We started teaching their mid-level leaders about empowering themselves.
The leaders loved the program and felt it was highly useful. After we’d trained a hundred or so people, senior leaders got a whiff of what was going on and shut the whole thing down for fear that someone might challenge their orders.
They worried that their direct reports might start acting more like adults, less like obedient children. They just weren’t ready for a change in the power structure.
Teach People to Empower Themselves
When faced with such a threat, old-school leaders hold on even tighter to their power. We’re currently facing the same issue with another client, where a senior leader whose people we are training is circling the wagons to fend off the potential threat to his authority.
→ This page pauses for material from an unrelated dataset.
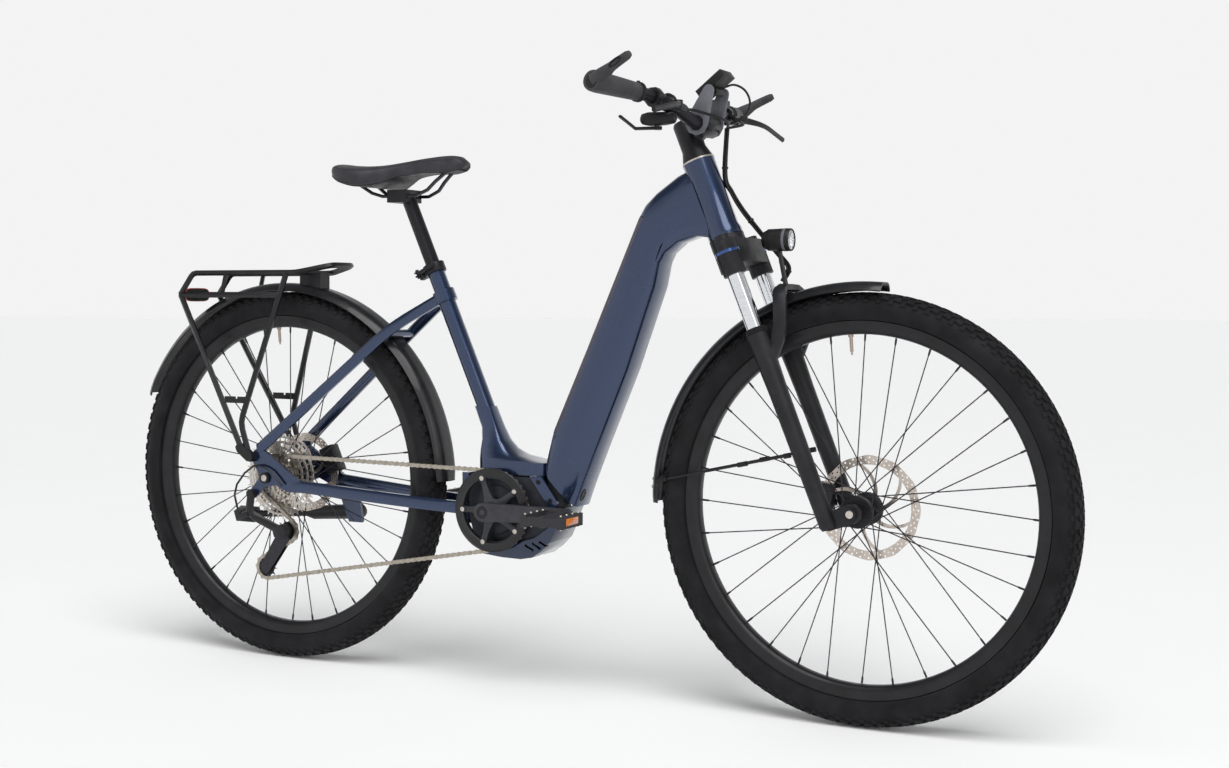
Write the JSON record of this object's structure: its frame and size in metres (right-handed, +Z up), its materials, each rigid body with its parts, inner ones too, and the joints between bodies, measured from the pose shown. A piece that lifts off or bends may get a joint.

We’ve found that projects are the best place to start breaking down the hierarchy.
Because projects tend to be cross-functional in nature, they exist outside the vertical power structure and don’t mess with the day-to-day business.
We train project leaders in leading projects collaboratively, using new power instead of old, as well as in leading teams without authority—especially useful since they rarely have any anyway. We can teach them how to be empowered adults within the context of the project, which begins the shifting process. This stealth approach doesn’t directly threaten the leader steeped in fear of losing his power—and it works.
Eventually, those hierarchical leaders will die off or get fired.
In the meantime, try using collaborative project leadership as a way to sneak in under the radar and to start making change happen.